Aziz Akhannouch n’en est pas à son premier dérapage s’agissant des instruments de bonne gouvernance dont le Maroc ne peut être que fier. Le «brief» ayant réuni les directeurs de publication des principaux médias du pays, en février dernier, au lendemain de la publication par le Haut-Commissariat au plan (HCP) de son rapport sur le chômage, est un secret de polichinelle. Son objet n’était d’ailleurs autre que de jeter «légèrement» le discrédit sur les chiffres alarmants présentés par le HCP, notamment un taux de chômage record, dépassant les 13%, et plus de 500.000 emplois détruits en 2023.

Des chiffres récusés par l’exécutif, qui soutient que le HCP n’a recensé que 500.000 postes d’emplois rémunérés créés en 2023, alors que la CNSS en a dénombré 350.000. Mieux, les 500.000 emplois en question n’auraient pas été détruits, mais seulement «occultés», certaines personnes ayant été tentées de mentir aux enquêteurs du HCP… pour profiter des aides sociales.

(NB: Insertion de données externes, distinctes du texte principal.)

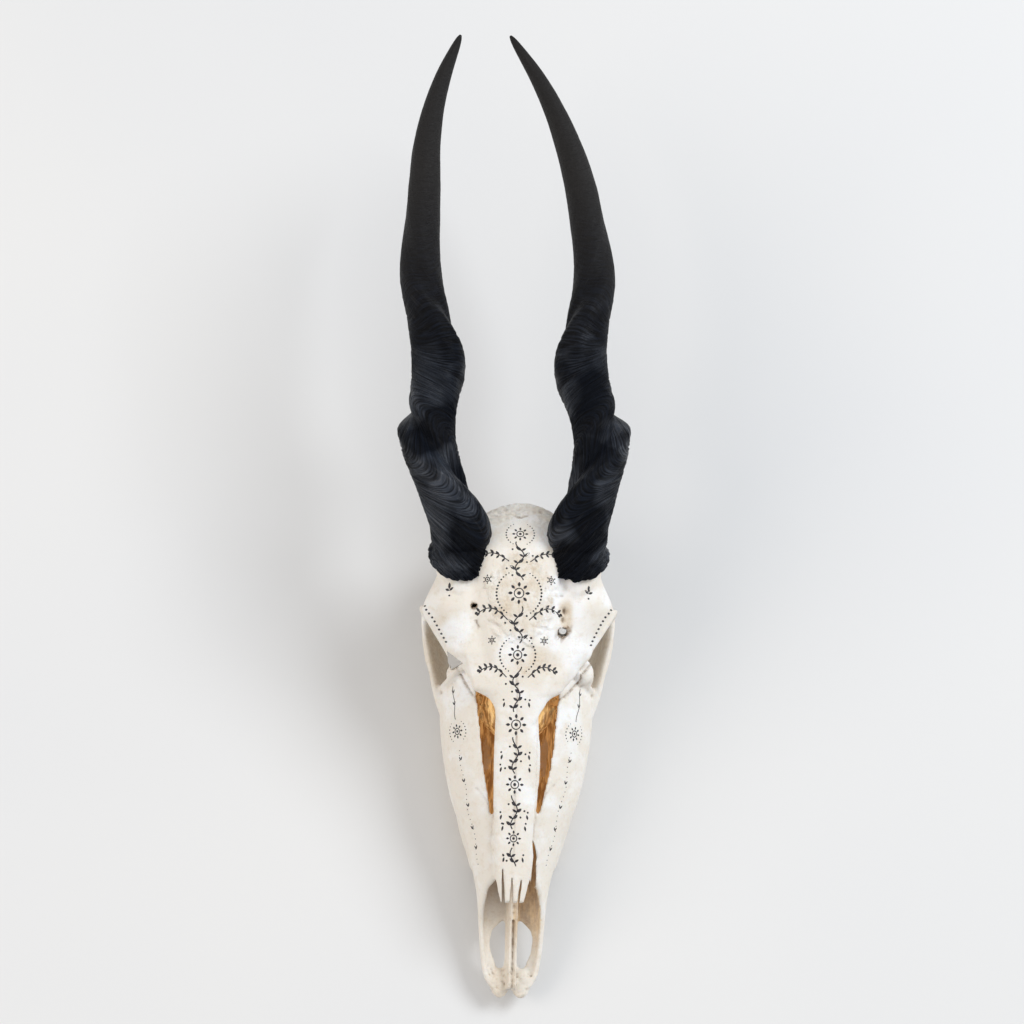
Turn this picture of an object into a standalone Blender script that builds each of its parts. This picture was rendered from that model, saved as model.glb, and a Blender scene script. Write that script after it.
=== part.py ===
"""An eland skull with its two horn sheaths and upper cheek teeth, lying on its teeth.

+Z is up, the nose points along -Y and the horns sweep back along +Y. Sizes are in millimetres,
measured from the nose tip (y = 0) and from the worn faces of the teeth (z = 0), until MM turns
them into metres. The bone is one piece: its forms are laid out as simple closed bodies, fused,
hollowed, and then thinned to a light mesh.
"""

import math

import bmesh
import bpy
from mathutils import Matrix, Vector

MM = 0.001
GAP = 0.4
SIDES = (-1, 1)
SIDE_NAMES = {-1: "left", 1: "right"}

# Fineness of the fused bone
SHELL_VOXEL = 1.8
BONE_VOXEL = 2.0
BONE_FACES = 4350
SMOOTH_ROUNDS = 2

# Midline of the roof, (y, z), from the nasal tips over the forehead to the nuchal crest
ROOF_LINE = (
    (58, 61), (140, 88), (238, 118), (275, 129), (330, 142), (356, 144), (385, 132), (408, 112),
)

# Muzzle and cheeks, (y, value)
FACE_LENGTH = (4, 262)
FACE_HALF_WIDTH = (
    (4, 13), (9, 19), (18, 23.5), (43, 27), (75, 29.5), (92, 32), (119, 39),
    (137, 45), (164, 55), (210, 64), (245, 66), (262, 62),
)
FACE_WIDEST_Z = ((0, 18), (43, 25), (92, 36), (137, 43), (210, 50), (262, 60))
FACE_TOP = ((0, 40), (20, 48), (62, 60), (97, 69), (140, 81), (238, 110), (262, 118))
FACE_BOTTOM = ((0, 11), (43, 17), (92, 25), (137, 28), (235, 29), (262, 42))
FACE_WALL = 6.0
CAVITY_END = 238
PREMAXILLA_END = 15
TIP_NOTCH_DEPTH = 9

# The opening at the nose: the tube's bone above this line, (y, z), is missing
NOSE_RIM = ((-20, 20), (0, 23), (30, 28), (62, 37), (84, 50), (98, 71))

# Nasal bones
NASAL_LENGTH = (64, 246)
NASAL_HALF_WIDTH = ((64, 11.5), (84, 14.5), (110, 16), (170, 19), (215, 19.5), (246, 14))
NASAL_THICKNESS = 5.0
# Notches that part their four tips: place across, depth to, half-width
PRONG_NOTCHES = ((-7.2, 88, 2.6), (-0.6, 80, 2.0), (5.6, 84, 2.4))

# Long gaps between the nasals and the cheeks, (y, inner edge, outer edge), each side its own
CHEEK_GAPS = {
    -1: ((138, 17.5, 21.5), (165, 17.5, 24), (198, 18, 28.5), (226, 18.5, 32), (246, 20, 33)),
    1: ((138, 15.5, 21.5), (165, 17, 24.5), (198, 19, 30.5), (226, 19, 35.5), (246, 23, 37)),
}

# Gaps in the floor of the nose, (y, inner edge, outer edge)
FLOOR_GAPS = ((16, 7, 9), (28, 5, 13.5), (46, 4.5, 18), (58, 4.5, 16), (64, 5, 8))
SEPTUM_HALF_WIDTH = 4.0
SEPTUM_TOP = ((10, 24), (60, 30), (110, 42))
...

Aux vrais problèmes, l’exécutif a une autre préférence: un savant mélange de politique de l’autruche, de mépris et d’auto guili-guili. Pour les crises, le remède est le dos rond et la sourde vengeance. Autrement, quoi de mieux que d’attendre une initiative royale pour, juste après, tirer la couverture de son côté. Au travail, le vrai, l’équipe Akhannouch préfère faire semblant, tout en guettant chaque opportunité pour tirer plein profit de celui des autres. Il suffit.